No date - nothing measurable to report - laundry list of excuses - directly translates to "You'll never see it."

Erik's book is fine. Anything further is going to be a tome of obscure choss piles IMO - as if we're all waiting for some big secret to be exposed in one of the most over-run climbing areas on the planet.

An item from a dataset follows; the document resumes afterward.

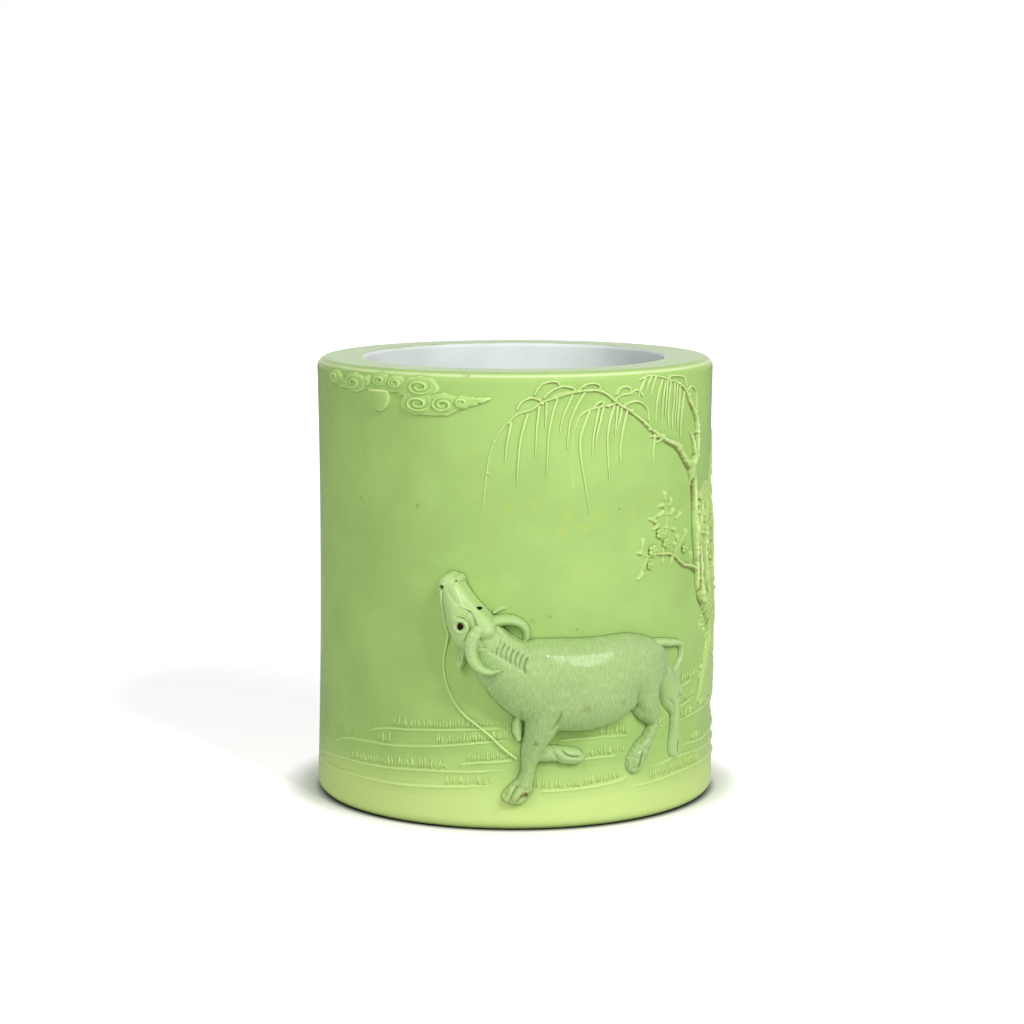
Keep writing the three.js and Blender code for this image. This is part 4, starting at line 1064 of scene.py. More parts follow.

Erik will probably add a 1000 more routes and a few more editions before we see anything from these guys. It's better to take action and do something and make mistakes and learn from them than to do nothing. In the same span of time, I would wager Erik's approach yields a more accurate and comprehensive guidebook.
Dickbob

climber
Westminster Colorado
Dec 8, 2018 - 01:22pm PT
I read a lot. Mostly fiction. In between novels I sometimes like to read guide books. I can read them cover to cover no matter how bad they are written. Right now I am in between books. I know what is going to be under the Christmas tree and I am going to start that next. A couple of nights ago my wife asked me what I'm reading and it is Steve Levin's Eldo guide. I have read it before of course. This is probably my third time and I
believe you don't need to be an active climber to be fully engaged by it.

With all do respect, I don't agree with JLP. Sounds like Mr Hartouni's book will be as quality as the Levine guide, who knows. I don't but I hope he will take his time and do it right like Steve did so I can read it again and again when I am old and retired.